How not to promote local democracy

A visual example, then, to support the arguments I made in this recent interview about digital disengagement within representative democracy. Behold the public notice board, located on my town’s main street, for our local community council.


Ain’t that pretty?

Now don’t you feel excited and energised about playing your part in local democracy?

No, me neither.

There are two things currently on display in the board. One is a statutorily required list of home addresses and phone numbers – but not email addresses – of CC members. It is dated September 2011. The other is an announcement about a supermarket consultation. That took place in July of 2012. Since then, either the CC has stopped caring, or they have lost the key. The amount of dirt and mould growing on the sign suggests both.

Now let’s talk location. The sign is located on my town’s main street, in front of the doors of the pharmacy which dispenses methadone. The sign is located next to the bench where the junkies like to sit, in those leisurely moments when they are not doing what they usually do for fun (viz, jump up and down, shout, shoplift, and stab each other.) There are days when you would take your life into your hands if you were curious about what information was contained behind that plastic cover.

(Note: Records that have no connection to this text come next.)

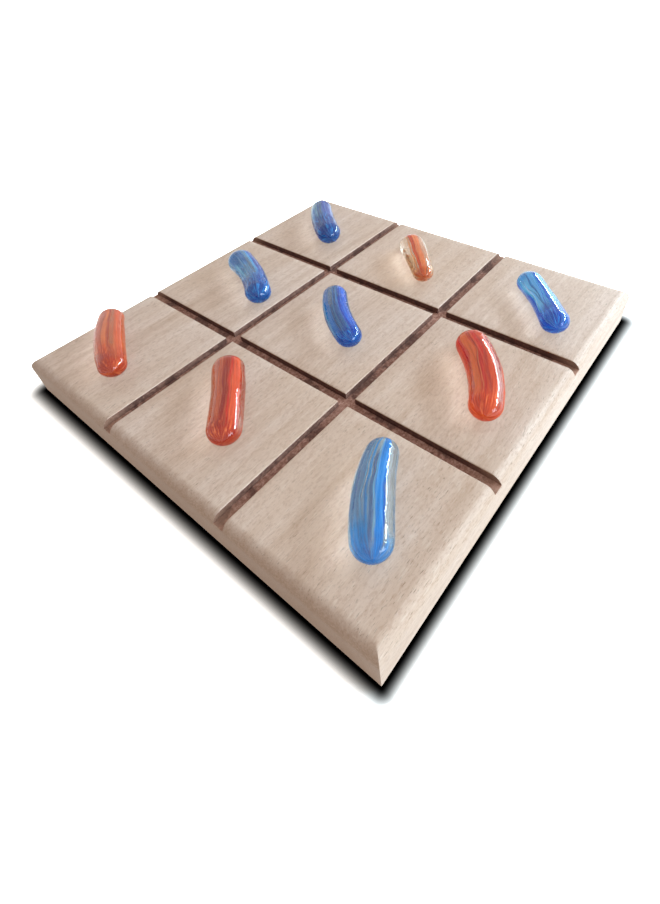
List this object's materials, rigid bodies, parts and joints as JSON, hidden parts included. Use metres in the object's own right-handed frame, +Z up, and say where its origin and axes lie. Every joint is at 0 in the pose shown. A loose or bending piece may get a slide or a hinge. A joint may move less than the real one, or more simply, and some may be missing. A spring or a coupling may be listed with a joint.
{
  "type": "tic tac toe set",
  "caption": "Square beech game board with crossed dark grooves that mark out its cells, and loose bent glass counters, clear outside with coloured glass inside.",
  "frame": {"origin": "centre of the board's underside", "axes": "+Z up out of the playing face, +Y along the wood grain, +X across it"},
  "size_m": [0.16, 0.16, 0.0246],
  "materials": {
    "beech": "sanded, unvarnished beech; groove walls and floors burnt dark brown",
    "clear_glass": "fire-polished clear glass",
    "blue_glass": "streaked cobalt and pale blue glass inside the clear casing",
    "orange_glass": "streaked orange-red glass inside the clear casing"
  },
  "bodies": {
    "board": {"board": "beech"},
    "blue_counter_1": {"blue_counter_1_casing": "clear_glass", "blue_counter_1_core": "blue_glass"},
    "blue_counter_2": {"blue_counter_2_casing": "clear_glass", "blue_counter_2_core": "blue_glass"},
    "blue_counter_3": {"blue_counter_3_casing": "clear_glass", "blue_counter_3_core": "blue_glass"},
    "blue_counter_4": {"blue_counter_4_casing": "clear_glass", "blue_counter_4_core": "blue_glass"},
    "blue_counter_5": {"blue_counter_5_casing": "clear_glass", "blue_counter_5_core": "blue_glass"},
    "orange_counter_1": {"orange_counter_1_casing": "clear_glass", "orange_counter_1_core": "orange_glass"},
    "orange_counter_2": {"orange_counter_2_casing": "clear_glass", "orange_counter_2_core": "orange_glass"},
    "orange_counter_3": {"orange_counter_3_casing": "clear_glass", "orange_counter_3_core": "orange_glass"},
    "orange_counter_4": {"orange_counter_4_casing": "clear_glass", "orange_counter_4_core": "orange_glass"}
  },
  "joints": [
    {"name": "blue_counter_1_lift", "type": "slide", "parent": "board", "child": "blue_counter_1", "axis": [0, 0, 1], "range_m": [0, 0.06]},
    {"name": "blue_counter_2_lift", "type": "slide", "parent": "board", "child": "blue_counter_2", "axis": [0, 0, 1], "range_m": [0, 0.06]},
    {"name": "blue_counter_3_lift", "type": "slide", "parent": "board", "child": "blue_counter_3", "axis": [0, 0, 1], "range_m": [0, 0.06]},
    {"name": "blue_counter_4_lift", "type": "slide", "parent": "board", "child": "blue_counter_4", "axis": [0, 0, 1], "range_m": [0, 0.06]},
    {"name": "blue_counter_5_lift", "type": "slide", "parent": "board", "child": "blue_counter_5", "axis": [0, 0, 1], "range_m": [0, 0.06]},
    {"name": "orange_counter_1_lift", "type": "slide", "parent": "board", "child": "orange_counter_1", "axis": [0, 0, 1], "range_m": [0, 0.06]},
    {"name": "orange_counter_2_lift", "type": "slide", "parent": "board", "child": "orange_counter_2", "axis": [0, 0, 1], "range_m": [0, 0.06]},
    {"name": "orange_counter_3_lift", "type": "slide", "parent": "board", "child": "orange_counter_3", "axis": [0, 0, 1], "range_m": [0, 0.06]},
    {"name": "orange_counter_4_lift", "type": "slide", "parent": "board", "child": "orange_counter_4", "axis": [0, 0, 1], "range_m": [0, 0.06]}
  ]
}
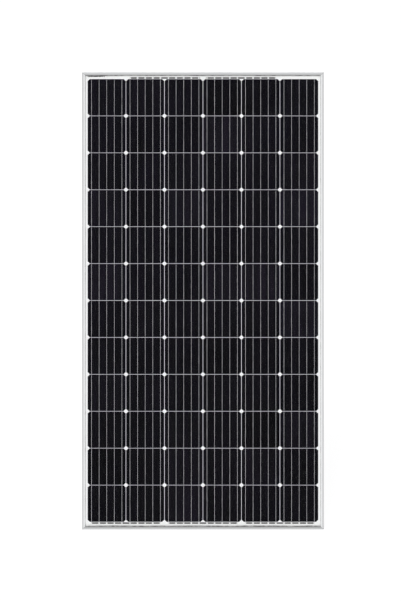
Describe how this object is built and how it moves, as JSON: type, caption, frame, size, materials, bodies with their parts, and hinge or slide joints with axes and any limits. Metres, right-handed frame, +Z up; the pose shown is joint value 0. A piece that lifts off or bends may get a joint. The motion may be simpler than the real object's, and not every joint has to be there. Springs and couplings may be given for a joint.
{
  "type": "solar panel",
  "caption": "Framed crystalline solar panel with glass front, pseudo-square cells, and a hinged-lid junction box on the rear.",
  "frame": {"origin": "centre of the rear mounting plane, on the rear faces of the frame flanges", "axes": "+Z up along the long side, +X to the right seen from the front, glass faces -Y, mounting plane faces +Y"},
  "size_m": [0.992, 0.04, 1.956],
  "materials": {
    "anodised_aluminium": "clear anodised, fine extrusion lines",
    "mill_aluminium": "mill finish extrusion",
    "silicone_sealant": "cured white silicone, satin",
    "solar_glass": "low-iron, anti-reflective, lightly textured",
    "encapsulant": "clear cured film",
    "silicon_cell": "textured monocrystalline, near-black blue",
    "tinned_ribbon": "tin-coated copper strip",
    "bus_ribbon": "tin-coated copper strip, duller",
    "white_film": "white insulating film",
    "backsheet": "white film, slight orange-peel",
    "label_paper": "printed label, no wording",
    "box_plastic": "black moulded, fine spark texture",
    "lid_plastic": "black moulded, fine spark texture",
    "gasket_foam": "closed-cell foam",
    "pin_steel": "drawn stainless pin",
    "tinned_plate": "tinned copper stamping",
    "diode_body": "moulded epoxy",
    "gland_plastic": "black moulded nut",
    "seal_rubber": "soft black seal"
  },
  "bodies": {
    "panel": {"backsheet": "backsheet", "bus_ribbon_bottom_1_2": "bus_ribbon", "bus_ribbon_bottom_3_4": "bus_ribbon", "bus_ribbon_bottom_5_6": "bus_ribbon", "bus_ribbon_top_2_3": "bus_ribbon", "bus_ribbon_top_4_5": "bus_ribbon", "bypass_diode_1": "diode_body", "bypass_diode_2": "diode_body", "bypass_diode_3": "diode_body", "cell_string_1": "silicon_cell", "cell_string_2": "silicon_cell", "cell_string_3": "silicon_cell", "cell_string_4": "silicon_cell", "cell_string_5": "silicon_cell", "cell_string_6": "silicon_cell", "corner_key_bottom_left": "mill_aluminium", "corner_key_bottom_right": "mill_aluminium", "corner_key_top_left": "mill_aluminium", "corner_key_top_right": "mill_aluminium", "edge_sealant_bottom": "silicone_sealant", "edge_sealant_left": "silicone_sealant", "edge_sealant_right": "silicone_sealant", "edge_sealant_top": "silicone_sealant", "frame_rail_bottom": "anodised_aluminium", "frame_rail_left": "anodised_aluminium", "frame_rail_right": "anodised_aluminium", "frame_rail_top": "anodised_aluminium", "front_encapsulant": "encapsulant", "front_glass": "solar_glass", "gland_seal_left": "seal_rubber", "gland_seal_right": "seal_rubber", "insulation_patch": "white_film", "insulation_strip": "white_film", "jbox_adhesive": "silicone_sealant", "jbox_base": "box_plastic", "jbox_hinge_pins": "pin_steel", "lead_out_string_1": "bus_ribbon", "lead_out_string_6": "bus_ribbon", "rating_label": "label_paper", "rear_encapsulant": "encapsulant", "serial_label": "label_paper", "tabbing_ribbons_1": "tinned_ribbon", "tabbing_ribbons_2": "tinned_ribbon", "tabbing_ribbons_3": "tinned_ribbon", "tabbing_ribbons_4": "tinned_ribbon", "tabbing_ribbons_5": "tinned_ribbon", "tabbing_ribbons_6": "tinned_ribbon", "terminal_1": "tinned_plate", "terminal_2": "tinned_plate", "terminal_3": "tinned_plate", "terminal_4": "tinned_plate"},
    "junction_box_lid": {"jbox_lid": "lid_plastic", "jbox_lid_gasket": "gasket_foam"},
    "gland_nut_left_body": {"gland_nut_left": "gland_plastic"},
    "gland_nut_right_body": {"gland_nut_right": "gland_plastic"}
  },
  "joints": [
    {"name": "junction_box_lid_hinge", "type": "hinge", "parent": "panel", "child": "junction_box_lid", "pos_m": [0, -0.0104, 0.9205], "axis": [1, 0, 0], "range_deg": [0, 110]},
    {"name": "gland_nut_left_turn", "type": "hinge", "parent": "panel", "child": "gland_nut_left_body", "pos_m": [-0.044, -0.0225, 0.7991], "axis": [0, 0, -1], "range_deg": [0, 360]},
    {"name": "gland_nut_right_turn", "type": "hinge", "parent": "panel", "child": "gland_nut_right_body", "pos_m": [0.044, -0.0225, 0.7991], "axis": [0, 0, -1], "range_deg": [0, 360]}
  ]
}
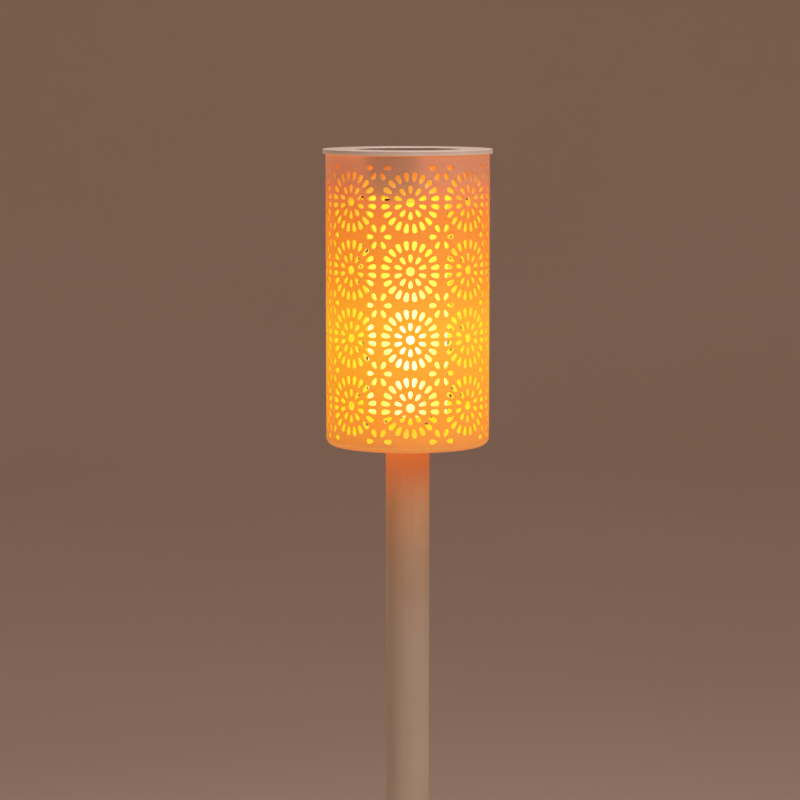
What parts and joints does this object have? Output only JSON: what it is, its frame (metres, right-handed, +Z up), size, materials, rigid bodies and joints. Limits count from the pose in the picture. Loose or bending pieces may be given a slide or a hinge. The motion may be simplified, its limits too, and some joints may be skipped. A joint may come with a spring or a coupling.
{
  "type": "solar garden torch",
  "caption": "Solar garden torch with a perforated translucent shade on a plug-together pole and ground spike; its solar head with battery, switch and light core lifts out.",
  "frame": {"origin": "on the pole's axis at ground level, at the underside of the ground spike's collar", "axes": "+Z up along the pole; -Y is the front, where a column of rosettes faces; +X to the right seen from the front"},
  "size_m": [0.086, 0.086, 0.7663],
  "materials": {
    "shade_plastic": "translucent ivory, satin moulded",
    "cap_plastic": "ivory, satin moulded",
    "pole_plastic": "ivory, extruded, slightly matt",
    "spike_plastic": "ivory, coarse moulded",
    "housing_plastic": "off-white, textured moulded",
    "frosted_plastic": "frosted, translucent",
    "core_plastic": "white moulded",
    "gasket_rubber": "soft black rubber",
    "seal_foam": "black adhesive foam",
    "panel_resin": "clear resin over dark solar cells",
    "board_laminate": "green solder mask",
    "sheet_laminate": "white solder mask on a flexible board",
    "led_resin": "white package with yellow phosphor resin",
    "black_moulding": "black moulded",
    "cell_sleeve": "steel can with a glossy printed-colour sleeve",
    "contact_nickel": "nickel-plated spring steel",
    "screw_steel": "black-oxide steel",
    "red_insulation": "red PVC",
    "black_insulation": "black PVC"
  },
  "bodies": {
    "stand": {"ground_spike": "spike_plastic", "pole_lower_tube": "pole_plastic", "pole_coupler": "pole_plastic", "pole_upper_tube": "pole_plastic", "shade": "shade_plastic"},
    "solar_head": {"cap": "cap_plastic", "module_housing": "housing_plastic", "diffuser_tube": "frosted_plastic", "diffuser_end_cap": "frosted_plastic", "led_core": "core_plastic", "housing_gasket": "gasket_rubber", "panel_seal": "seal_foam", "solar_panel": "panel_resin", "circuit_board": "board_laminate", "led_sheet": "sheet_laminate", "led_1": "led_resin", "led_2": "led_resin", "led_3": "led_resin", "led_4": "led_resin", "led_5": "led_resin", "led_6": "led_resin", "led_7": "led_resin", "led_8": "led_resin", "led_9": "led_resin", "led_10": "led_resin", "led_11": "led_resin", "led_12": "led_resin", "controller_chip": "black_moulding", "charging_choke": "black_moulding", "battery_cell": "cell_sleeve", "battery_contact_minus": "contact_nickel", "battery_contact_plus": "contact_nickel", "battery_spring": "contact_nickel", "switch_body": "contact_nickel", "housing_screw_1": "screw_steel", "housing_screw_2": "screw_steel", "housing_screw_3": "screw_steel", "panel_lead_red": "red_insulation", "battery_lead_red": "red_insulation", "led_lead_red": "red_insulation", "panel_lead_black": "black_insulation", "battery_lead_black": "black_insulation", "led_lead_black": "black_insulation"},
    "switch_knob": {"switch_knob": "black_moulding"}
  },
  "joints": [
    {"name": "head_lift", "type": "slide", "parent": "stand", "child": "solar_head", "axis": [0, 0, 1], "range_m": [0, 0.14]},
    {"name": "switch_slide", "type": "slide", "parent": "solar_head", "child": "switch_knob", "axis": [-0.8192, 0.5736, 0], "range_m": [0, 0.0025]}
  ]
}
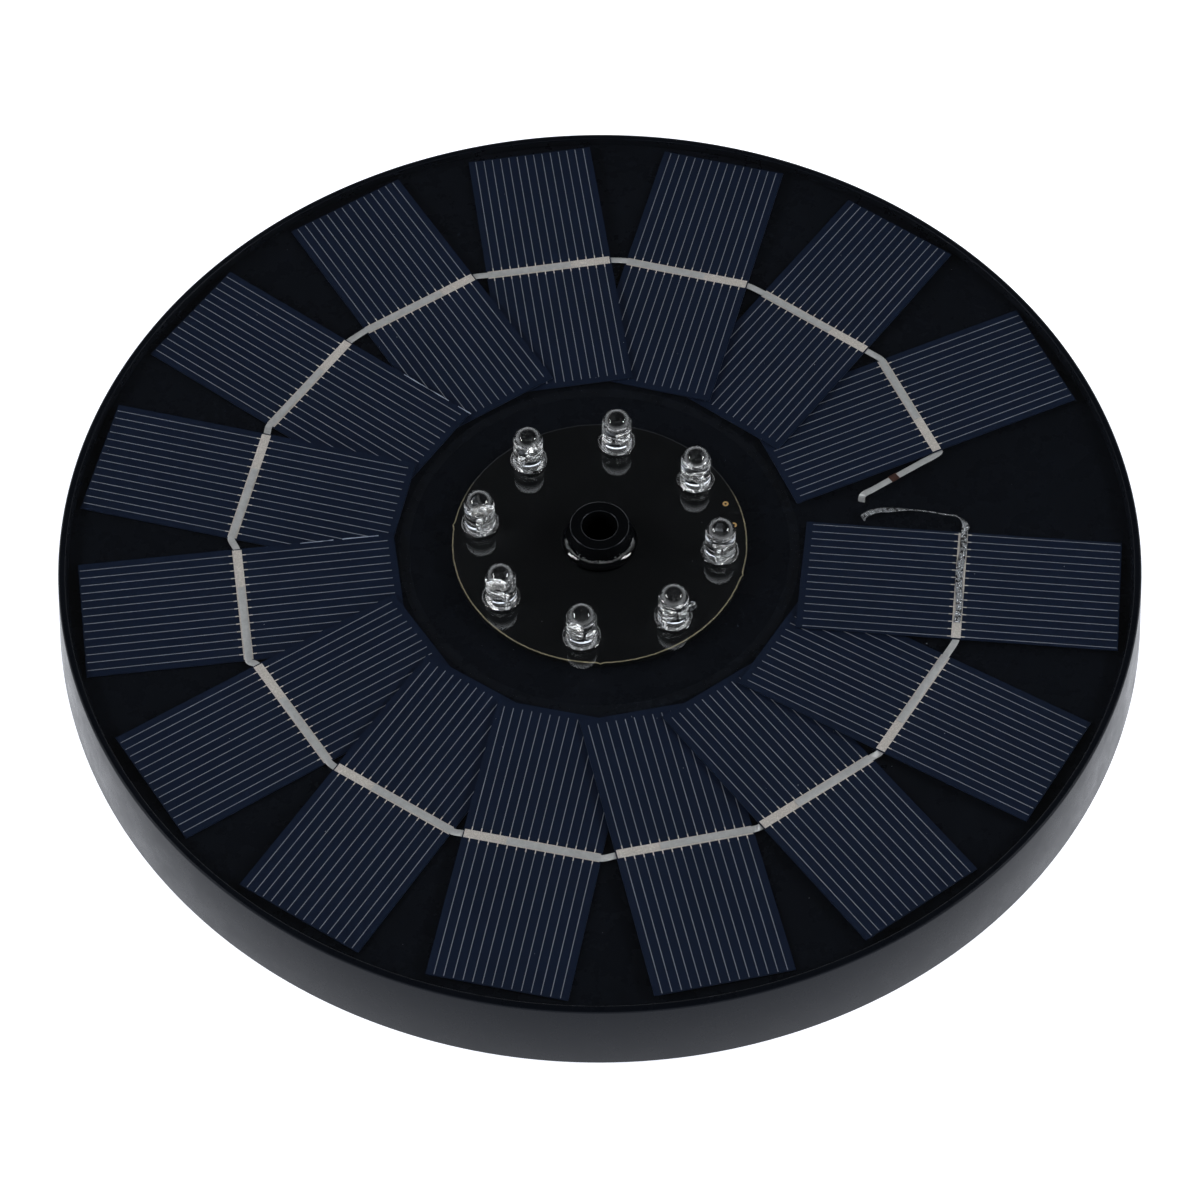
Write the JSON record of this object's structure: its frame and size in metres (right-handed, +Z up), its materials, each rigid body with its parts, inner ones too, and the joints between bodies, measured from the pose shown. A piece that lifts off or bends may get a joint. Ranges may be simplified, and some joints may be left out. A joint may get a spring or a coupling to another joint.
{
  "type": "solar floating fountain pump",
  "caption": "Round black floating disc with solar cells and a ring of LEDs under clear resin, a short central spout, and a small submersible pump below.",
  "frame": {"origin": "on the disc's axis, on the plane of the pump's flat bottom", "axes": "+Z up along the disc's axis and spout, +Y from the pump's intake towards its motor, +X towards the gap in the cell ring where the leads go in"},
  "size_m": [0.1808, 0.1808, 0.0474],
  "materials": {
    "float_plastic": "satin black ABS",
    "clear_resin": "clear cast resin, glossy",
    "silicon_cell": "dark blue silicon with silver print",
    "tinned_ribbon": "tinned copper ribbon",
    "black_board": "black solder mask on glass fibre",
    "led_epoxy": "water-clear epoxy",
    "float_foam": "closed-cell foam",
    "green_board": "green solder mask on glass fibre",
    "battery_pouch": "laminated foil pouch",
    "pump_plastic": "black moulded ABS",
    "rubber": "black nitrile",
    "filter_sponge": "open-cell sponge",
    "core_steel": "stacked laminations",
    "copper_winding": "enamelled copper wire",
    "white_acetal": "moulded acetal",
    "ferrite": "sintered ferrite",
    "ceramic": "polished ceramic",
    "pvc_sheath": "soft PVC"
  },
  "bodies": {
    "fountain": {"float_tray": "float_plastic", "bottom_cover": "float_plastic", "resin_fill": "clear_resin", "solar_cell_01": "silicon_cell", "solar_cell_02": "silicon_cell", "solar_cell_03": "silicon_cell", "solar_cell_04": "silicon_cell", "solar_cell_05": "silicon_cell", "solar_cell_06": "silicon_cell", "solar_cell_07": "silicon_cell", "solar_cell_08": "silicon_cell", "solar_cell_09": "silicon_cell", "solar_cell_10": "silicon_cell", "solar_cell_11": "silicon_cell", "solar_cell_12": "silicon_cell", "solar_cell_13": "silicon_cell", "solar_cell_14": "silicon_cell", "solar_cell_15": "silicon_cell", "tab_ribbon_01": "tinned_ribbon", "tab_ribbon_02": "tinned_ribbon", "tab_ribbon_03": "tinned_ribbon", "tab_ribbon_04": "tinned_ribbon", "tab_ribbon_05": "tinned_ribbon", "tab_ribbon_06": "tinned_ribbon", "tab_ribbon_07": "tinned_ribbon", "tab_ribbon_08": "tinned_ribbon", "tab_ribbon_09": "tinned_ribbon", "tab_ribbon_10": "tinned_ribbon", "tab_ribbon_11": "tinned_ribbon", "tab_ribbon_12": "tinned_ribbon", "tab_ribbon_13": "tinned_ribbon", "tab_ribbon_14": "tinned_ribbon", "tab_ribbon_15": "tinned_ribbon", "lead_ribbon": "tinned_ribbon", "led_board": "black_board", "led_01": "led_epoxy", "led_02": "led_epoxy", "led_03": "led_epoxy", "led_04": "led_epoxy", "led_05": "led_epoxy", "led_06": "led_epoxy", "led_07": "led_epoxy", "led_08": "led_epoxy", "foam_ring": "float_foam", "control_board": "green_board", "battery_pouch": "battery_pouch", "spout_tube": "pump_plastic", "pump_body": "pump_plastic", "volute_lid": "pump_plastic", "rear_cap": "pump_plastic", "spout_seal": "rubber", "rear_bush": "rubber", "stator_core": "core_steel", "stator_coil": "copper_winding", "impeller_shaft": "ceramic", "motor_lead": "pvc_sheath"},
    "rotor": {"impeller": "white_acetal", "rotor_magnet": "ferrite"},
    "intake": {"intake_cover": "pump_plastic", "filter_sponge": "filter_sponge"}
  },
  "joints": [
    {"name": "rotor_spin", "type": "hinge", "parent": "fountain", "child": "rotor", "pos_m": [-0.008, 0.0034, 0.014], "axis": [0, 1, 0], "continuous": true},
    {"name": "intake_pull", "type": "slide", "parent": "fountain", "child": "intake", "axis": [0, -1, 0], "range_m": [0, 0.03]}
  ]
}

The main street was “a main street” in the long and exalted past. Now, it’s a place people drive through – not walk down – en route to better shopping areas. A jingoistic campaign banner encourages people to “shop local” and keep their custom in the town. The banner conveniently covers the rotting plywood window boards on a shop that has lain vacant for nearly twenty years. It’s next to the bookies, which until last month was the only shop on the main street open past six PM.

It is as if the people who put the information sign in the location where they did are living in an imaginary town in the past, where people converge in the town centre to heed the wisdom of the great and the good.

Now, I am not picking on my town, or their CC, for the sake of having a go at them. Their board just happens to be en route to where I was going this morning. Indeed, it is to their great credit that they have a central email address, a Facebook page, and an archive of downloadable minutes and agendas. That is a lot more than many CCs offer. Yet none of that information is on display in the board; you have to proactively search for it.

On the bright side, if I recall the little paragraph in the newspaper correctly, they have also secured funding for a new information board, possibly to replace this one. Is it interactive? Will it sing? Will it dance? It had damn well better, if the price quote I read in the paper is accurate; it’s costing more than I have charged for some contracted web projects. “We’re too old/remote/financially crippled to go online,” moan thousands of Councillors; and yet they’ll make an effort to secure outrageous funding for a glorified cork board. Where there’s a will…

One thought on “How not to promote local democracy

  1. I have lived in Barrhead for eight years. I work in local media. I had NO idea that was there.